Has-been sex symbol tells all—well, not quite all—in this latest from the author of Drag Queen (1995).
It’s up to Viola Chute’s ghostwriter to fill in the blanks in her memoirs, and E. Manfred Harry will do just about anything for money since the publication and instant remaindering of his masterpiece, Mincing in Urania, an overwrought gay romance that received no more than a sneer or two from callous reviewers. Harry, a showbiz trivia buff and bad-movie aficionado, sets to work taping chatterbox Viola, beginning with maudlin (and mostly bogus) memories of her Cornwall childhood, moving quickly through her brief marriage to a filthy-rich tycoon before she leapt to a very minor kind of stardom in crummy toga flicks like The Private Life of Agrippina and Passion on the Nile, now cult classics. Old newspaper and magazine clips provide more information on Viola’s second marriage, hateful daughter, and headline appearance in a musical mega-bomb based on the life of Sylvia Plath. Harry has to admire his employer’s wondrous knack for rising phoenix-like from the ashes, then falling right back in again. Her devoted New York fans (mostly gay men) have never forgotten her naked dance at Studio 54 . . . or the tail of toilet paper attached to her flawless bottom.

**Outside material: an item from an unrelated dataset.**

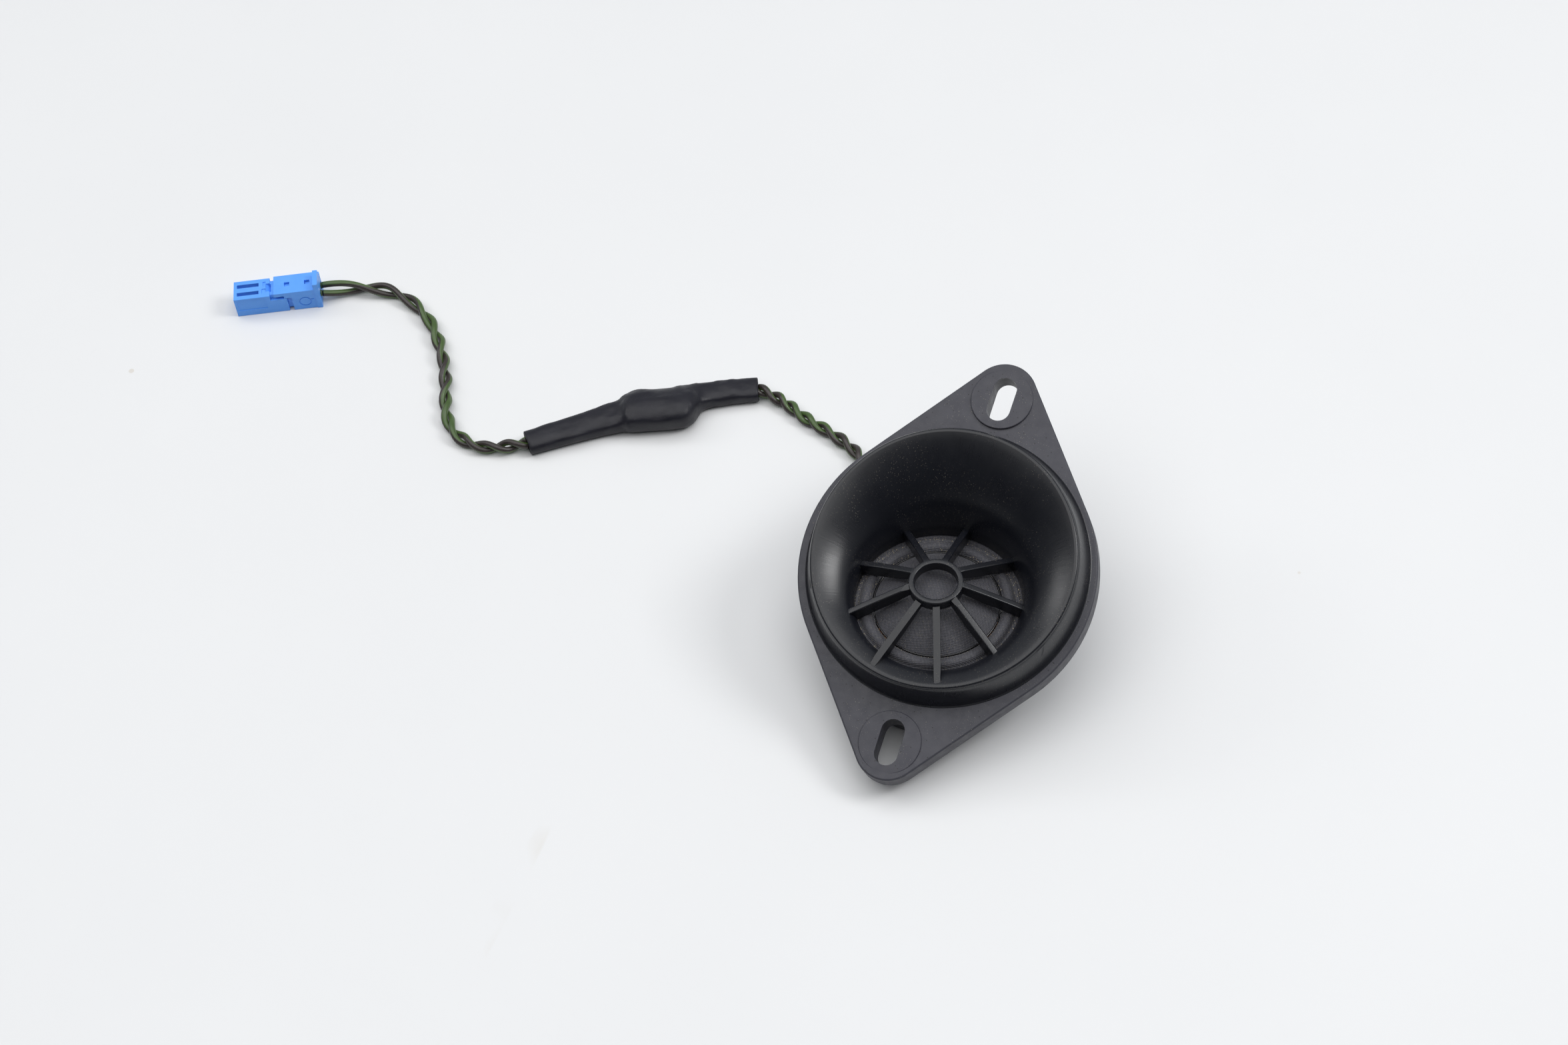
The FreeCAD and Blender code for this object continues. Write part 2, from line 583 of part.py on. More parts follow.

Fired by the temperamental diva and furious about it, Harry takes an assignment from another actress, who wants him to dig up some real dirt on the unsuspecting Viola. Georgia Kirkby is bent on revenge: after all, she had the lead role on a scandalous and highly successful TV soap until archrival Viola stole it. There has to be something in Viola’s past that could be used against her now. Part of her life story doesn’t make any sense at all . . . something about a nobleman with a penchant for humiliating housekeeping games? Tune in tomorrow for the who-cares denouement.
Well-written bitchery, but it’s all so-o-o Dynasty and so dated.